Derrière les hauts murs, bourgeois grands et petits font, depuis toujours, des affaires. C’est une sorte de Florence austère, dissimulée et parcimonieuse où des drames secrets et des saletés sournoises mijotent dans des bistrots à vitres embuées.

Le roman de Zola ne se passe pas à Lyon, mais à Paris ; pourtant l’idée géniale de Marcel Carné et de Charles Spaak est d’avoir transposé entre Rhône et Saône, et à l’époque contemporaine (du tournage ! 1953) ce texte sombre, premier ouvrage d’un jeune auteur de 27 ans qui n’a pas en tête encore le grand cycle des Rougon-Macquart, mais qui a déjà, sur la nature humaine des vues intéressantes !

20175e-image-de-Therese-Raquin-807_optLyon, le brouillard, le ciel bas, la crasse des maisons noires, tout est en place pour que Marcel Carné réalise le dernier bon film de sa grande carrière (allez ! bonne pâte, j’ajoute en codicille L’air de Paris de l’année suivante.

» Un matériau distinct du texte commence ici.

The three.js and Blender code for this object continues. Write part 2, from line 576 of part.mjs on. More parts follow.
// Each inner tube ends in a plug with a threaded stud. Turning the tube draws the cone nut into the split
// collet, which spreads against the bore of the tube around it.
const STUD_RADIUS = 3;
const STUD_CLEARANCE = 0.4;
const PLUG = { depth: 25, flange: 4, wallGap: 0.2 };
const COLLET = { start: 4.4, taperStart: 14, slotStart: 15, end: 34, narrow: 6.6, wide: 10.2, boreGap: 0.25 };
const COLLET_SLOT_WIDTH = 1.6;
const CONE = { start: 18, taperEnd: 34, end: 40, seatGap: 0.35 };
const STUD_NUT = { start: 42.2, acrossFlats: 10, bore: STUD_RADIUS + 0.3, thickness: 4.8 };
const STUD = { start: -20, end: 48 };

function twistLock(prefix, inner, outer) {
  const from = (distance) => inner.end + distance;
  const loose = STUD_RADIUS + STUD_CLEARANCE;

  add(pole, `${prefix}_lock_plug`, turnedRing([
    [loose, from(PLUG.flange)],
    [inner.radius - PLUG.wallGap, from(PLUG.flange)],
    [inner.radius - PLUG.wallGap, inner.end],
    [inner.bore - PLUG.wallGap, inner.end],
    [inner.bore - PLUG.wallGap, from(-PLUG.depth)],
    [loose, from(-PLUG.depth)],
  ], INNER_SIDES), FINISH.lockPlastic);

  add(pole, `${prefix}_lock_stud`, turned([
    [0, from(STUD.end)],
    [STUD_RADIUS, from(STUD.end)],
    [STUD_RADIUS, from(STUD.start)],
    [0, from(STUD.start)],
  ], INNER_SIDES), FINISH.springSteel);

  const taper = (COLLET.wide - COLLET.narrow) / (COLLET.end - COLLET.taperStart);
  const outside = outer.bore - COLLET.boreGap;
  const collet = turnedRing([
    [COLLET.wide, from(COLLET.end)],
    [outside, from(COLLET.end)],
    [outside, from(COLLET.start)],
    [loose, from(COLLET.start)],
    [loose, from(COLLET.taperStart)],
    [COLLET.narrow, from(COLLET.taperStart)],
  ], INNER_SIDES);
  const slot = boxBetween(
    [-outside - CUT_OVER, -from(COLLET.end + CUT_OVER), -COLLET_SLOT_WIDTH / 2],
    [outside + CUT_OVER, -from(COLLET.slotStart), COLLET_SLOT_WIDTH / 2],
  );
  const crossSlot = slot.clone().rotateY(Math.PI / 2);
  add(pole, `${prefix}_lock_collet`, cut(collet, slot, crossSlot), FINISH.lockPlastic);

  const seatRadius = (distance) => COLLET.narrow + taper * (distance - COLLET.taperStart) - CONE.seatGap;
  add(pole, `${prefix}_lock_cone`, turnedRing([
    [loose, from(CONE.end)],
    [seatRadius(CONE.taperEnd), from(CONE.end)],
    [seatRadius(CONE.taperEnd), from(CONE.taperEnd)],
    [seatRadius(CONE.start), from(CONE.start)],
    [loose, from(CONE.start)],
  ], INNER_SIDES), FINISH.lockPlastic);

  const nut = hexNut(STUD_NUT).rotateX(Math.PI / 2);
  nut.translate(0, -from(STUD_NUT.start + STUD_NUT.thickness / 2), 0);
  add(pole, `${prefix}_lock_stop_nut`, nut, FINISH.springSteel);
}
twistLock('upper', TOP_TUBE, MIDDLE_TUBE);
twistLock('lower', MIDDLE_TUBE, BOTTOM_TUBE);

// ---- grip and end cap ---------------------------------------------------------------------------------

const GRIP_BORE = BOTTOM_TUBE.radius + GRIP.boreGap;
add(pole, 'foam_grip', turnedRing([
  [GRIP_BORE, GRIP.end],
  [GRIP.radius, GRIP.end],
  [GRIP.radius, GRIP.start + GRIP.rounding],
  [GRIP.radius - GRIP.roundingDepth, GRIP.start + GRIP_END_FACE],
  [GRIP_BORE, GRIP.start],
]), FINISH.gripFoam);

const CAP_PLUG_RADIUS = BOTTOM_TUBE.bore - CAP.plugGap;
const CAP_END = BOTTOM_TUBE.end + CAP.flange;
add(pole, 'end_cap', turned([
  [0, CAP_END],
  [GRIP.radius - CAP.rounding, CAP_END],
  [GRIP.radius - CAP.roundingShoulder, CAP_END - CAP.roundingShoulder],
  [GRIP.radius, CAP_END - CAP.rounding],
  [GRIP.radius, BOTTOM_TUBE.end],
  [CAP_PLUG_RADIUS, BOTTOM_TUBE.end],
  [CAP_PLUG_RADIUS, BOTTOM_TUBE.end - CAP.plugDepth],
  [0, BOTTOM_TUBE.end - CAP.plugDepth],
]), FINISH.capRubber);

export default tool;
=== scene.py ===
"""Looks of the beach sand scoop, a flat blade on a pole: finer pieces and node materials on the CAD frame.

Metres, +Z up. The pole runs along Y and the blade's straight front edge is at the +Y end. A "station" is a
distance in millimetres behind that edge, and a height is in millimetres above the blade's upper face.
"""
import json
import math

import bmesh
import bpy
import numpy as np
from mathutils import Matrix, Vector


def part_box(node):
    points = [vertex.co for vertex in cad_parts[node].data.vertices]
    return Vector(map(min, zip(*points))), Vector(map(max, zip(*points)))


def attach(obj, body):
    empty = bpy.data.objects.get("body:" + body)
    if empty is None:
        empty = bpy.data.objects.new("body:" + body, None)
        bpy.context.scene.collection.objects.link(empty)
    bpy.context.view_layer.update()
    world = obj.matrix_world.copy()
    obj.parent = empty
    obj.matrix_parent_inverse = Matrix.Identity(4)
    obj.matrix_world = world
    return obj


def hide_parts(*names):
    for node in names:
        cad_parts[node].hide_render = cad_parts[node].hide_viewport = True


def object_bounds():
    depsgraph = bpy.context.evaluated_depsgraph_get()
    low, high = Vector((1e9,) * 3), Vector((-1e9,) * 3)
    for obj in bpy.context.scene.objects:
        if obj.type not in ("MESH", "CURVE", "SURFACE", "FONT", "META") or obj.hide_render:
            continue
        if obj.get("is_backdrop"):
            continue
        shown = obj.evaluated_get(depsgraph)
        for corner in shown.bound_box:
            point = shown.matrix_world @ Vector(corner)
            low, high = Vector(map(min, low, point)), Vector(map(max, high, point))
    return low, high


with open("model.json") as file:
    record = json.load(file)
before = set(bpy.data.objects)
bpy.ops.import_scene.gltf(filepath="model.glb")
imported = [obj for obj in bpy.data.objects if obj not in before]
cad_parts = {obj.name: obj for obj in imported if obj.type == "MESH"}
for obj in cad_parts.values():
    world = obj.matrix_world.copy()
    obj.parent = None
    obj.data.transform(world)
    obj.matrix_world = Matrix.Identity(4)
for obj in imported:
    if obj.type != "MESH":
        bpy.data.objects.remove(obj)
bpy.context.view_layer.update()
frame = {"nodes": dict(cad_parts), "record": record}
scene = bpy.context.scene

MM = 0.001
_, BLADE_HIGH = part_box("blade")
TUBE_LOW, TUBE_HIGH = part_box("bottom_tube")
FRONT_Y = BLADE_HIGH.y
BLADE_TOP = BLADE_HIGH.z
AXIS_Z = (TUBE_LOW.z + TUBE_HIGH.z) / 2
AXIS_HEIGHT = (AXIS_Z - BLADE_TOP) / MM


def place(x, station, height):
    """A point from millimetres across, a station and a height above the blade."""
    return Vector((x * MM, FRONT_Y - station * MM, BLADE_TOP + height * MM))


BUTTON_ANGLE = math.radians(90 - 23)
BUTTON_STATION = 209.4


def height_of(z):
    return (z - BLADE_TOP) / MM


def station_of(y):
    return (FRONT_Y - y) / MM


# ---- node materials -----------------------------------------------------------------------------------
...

Tout, c’est-à-dire une distribution éclatante, avec en premier lieu, en amants diaboliques, Simone Signoret et Raf Vallone, mais aussi – extraordinaire ! – la vieille Madame Raquin – Sylvie – et son fils, débile et puéril, Camille, joué par un Jacques Duby inspiré. La partie de petits chevaux « où Camille gagne toujours » sous le regard fou d’orgueil de sa mère est, à elle seule, une scène d’anthologie admirable, où l’on pourrait presque respirer l’odeur de moisi des rideaux de reps vert bouteille.

Que ce soit théâtral, et même un peu mélodramatique n’a pas beaucoup d’importance : on ressent jusqu’au bout l’humidité pesante de la Capitale des Gaules, de ses fumées, de son ciel de suie. Qui ne connait pas Lyon en apprendra beaucoup. Et qui le connait en frissonnera d’ainsi le reconnaitre.